1. Because oral argument will not be of material assistance, the Court ordered this matter submitted on the briefing. E.D. Cal. R. 230(g).
2. The following facts are derived from Plaintiff's Complaint.
3. All further references to "Rule" or "Rules" are to the Federal Rules of Civil Procedure unless otherwise noted.
4. Plaintiff's claim of excessive force is analyzed under the Fourth Amendment's prohibition against unreasonable seizures as well. Graham v. Connor, 490 U.S. 386, 394 (1989). Accordingly, finding a seizure is a condition precedent to Plaintiff's recovery under both his First and Second Causes of Action. See Lum v. City of Grants Pass, 2011 WL 915385, *13 (D. Or.) ("The threshold consideration in a Fourth Amendment inquiry is whether the governmental conduct in question constitutes a search or seizure within the meaning of the amendment's text.").

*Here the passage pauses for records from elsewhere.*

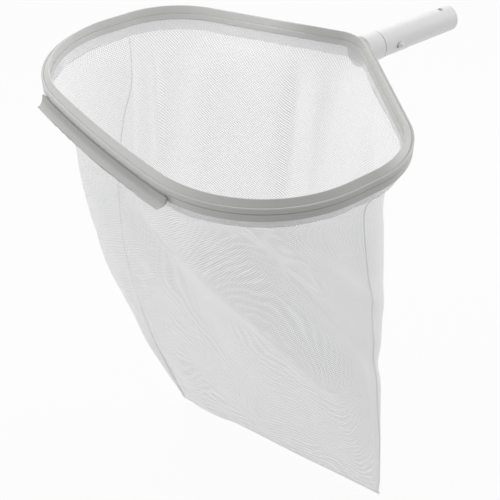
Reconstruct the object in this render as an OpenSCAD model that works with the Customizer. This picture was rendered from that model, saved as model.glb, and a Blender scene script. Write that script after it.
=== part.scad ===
// Leaf skimmer net: a deep mesh bag clamped in a two-part moulded ring, with a scoop lip
// along the front edge and a push-in spigot for a telescopic pole.
//
// Frame: X runs along the pole, towards the pole. Z is up, out of the mouth of the bag.
// The origin is on the spigot's axis, where the cylindrical wall ends and its lead-in starts.

/* [Ring] */
// Overall width of the ring, across the pole
ring_w = 392; // [340:1:460]
// Length of the ring, from its front face to its rear corner
ring_l = 312; // [290:1:400]
// Height of the ring's section below its rim
ring_h = 12.5; // [11:0.5:16]
// Width of the ring's section, seen from above
band_w = 9.9; // [9.7:0.1:12]
// Outer radius of the slightly bowed front edge
front_bow_r = 1200; // [900:10:2000]
// Outer radius of the two front corners
front_r = 121; // [90:1:140]
// Outer radius of the two side corners
side_r = 95; // [60:1:110]
// Outer radius of the rear corner, at the pole
apex_r = 42; // [26:0.5:48]
// Angle between each rear edge and the pole
rear_slope = 60; // [55:1:66]
// Height of the rail's top above the spigot's axis
ring_rise = 15.5; // [15.5:0.5:20]

/* [Frame rail] */
// Thickness of the rail's outer wall
rail_wall = 2.2; // [1.8:0.1:2.3]
// Thickness of the rail's floor
floor_t = 2.2; // [1.8:0.1:3]
// Thickness of the inner wall that the mesh is clamped against
clamp_wall = 1.4; // [1.2:0.1:1.5]
// Depth of the groove round the outer face below the rail's top
groove_z = 4.6; // [3.5:0.1:5]
// Height of that groove
groove_h = 1; // [0.6:0.1:1.4]
// Depth of that groove into the wall
groove_t = 0.8; // [0.4:0.1:1.2]
// Bevel along the rail's outer edges
rail_bevel = 0.6; // [0.3:0.1:1]

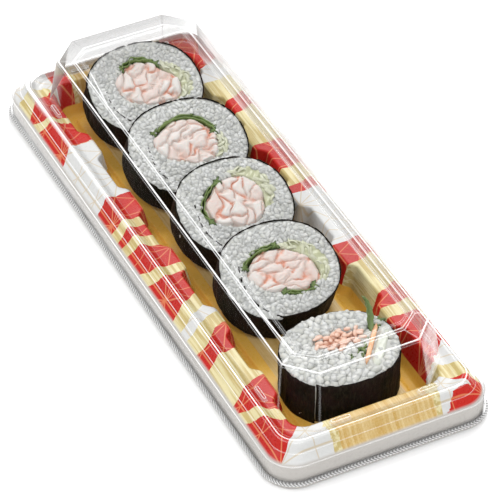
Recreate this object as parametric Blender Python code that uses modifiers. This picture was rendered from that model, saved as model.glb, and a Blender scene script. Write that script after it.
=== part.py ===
"""Takeaway sushi tray: a printed plastic tray with five slices of a thick sushi roll under a clear lid.

Units are metres, +Z is up and +Y runs to the back. The origin is on the table, below the tray's middle.
"""

import math

import bmesh
import bpy
from mathutils import Matrix, Vector

MM = 0.001
GAP = 0.3 * MM  # clearance between touching pieces
MIN_GAP_ANGLE = math.radians(1.5)

# Tray: half width, half length and height of its upper surface, from the rim's edge to the floor.
TRAY_WALL = 0.6 * MM
FLOOR_TOP = 1.7 * MM
FOOT_TOP = TRAY_WALL
LIP_TOP = 13.4 * MM
CREST_TOP = 14.95 * MM
LIP_HALF_WIDTH = 28.9 * MM
LIP_HALF_LENGTH = 103.4 * MM

# Waves pressed into the long walls: bulges towards the food, evenly spaced.
WAVE_PITCH = 36.0 * MM
WAVE_FIRST = -66.0 * MM
WAVE_COUNT = 5
WAVE_HALF_TOP = 5.5 * MM
WAVE_HALF_FOOT = 9.5 * MM
WAVE_DEPTH_LIP = 3.2 * MM
WAVE_DEPTH_FOOT = 2.4 * MM

# Lid: clear shell over the tray's rim, with an eight-sided dome.
LID_WALL = 0.5 * MM
LID_TOP = 34.6 * MM
SHOULDER = 34.1 * MM
DOME_FOOT = 14.3 * MM
FLANGE_HALF_WIDTH = 43.0 * MM
FLANGE_HALF_LENGTH = 118.0 * MM
FLANGE_TOP = 2.0 * MM

# Slices of roll.
NORI = 0.6 * MM
SLICE = 13.0 * MM
END_PIECE = 17.4 * MM
LEAN = math.radians(21)
SLICE_PITCH = 38.3 * MM
FIRST_SLICE_Y = 79.0 * MM
FLAP_STEPS = 8
TURN_STEPS = 38
CORE_STEPS = 22
ROUNDNESS = 2.25
LAYER_FULLNESS = 0.7
LAP = 1.2 * MM  # rise of the sheet's end over its own start
LOBE_END = math.radians(8)
WITHIN = 0.999  # keeps a layer's end points inside its own stretch
EDGE_ROOM = 0.1 * MM  # clearance below a leaning slice's lowest edge, besides GAP

COLOURS = {
    "tray": (0.62, 0.05, 0.03, 0.35),
    "lid": (0.93, 0.95, 0.95, 0.08),
    "nori": (0.018, 0.020, 0.014, 0.55),
    "rice": (0.70, 0.71, 0.66, 0.5),
    "seafood": (0.86, 0.62, 0.54, 0.45),
    "leaf": (0.13, 0.27, 0.05, 0.45),
    "cabbage": (0.66, 0.68, 0.38, 0.4),
    "carrot": (0.85, 0.30, 0.08, 0.4),
    "cucumber": (0.50, 0.64, 0.40, 0.35),
}
LID_ALPHA = 0.25
LID_IOR = 1.5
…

5. Only Plaintiff's Fourth Cause of Action is technically labeled as one for "Municipal/Supervisory Liability." Given the fact Plaintiff has also included Tahoe Emergency Services among the named Defendants in the first three causes of action, however, and given the fact the Fourth Cause of Action references all "aforementioned acts and/or omissions of defendants" as the basis for municipal liability, Compl., ¶ 71, the Court will address all of these claims against the entity Defendant together here in the following section.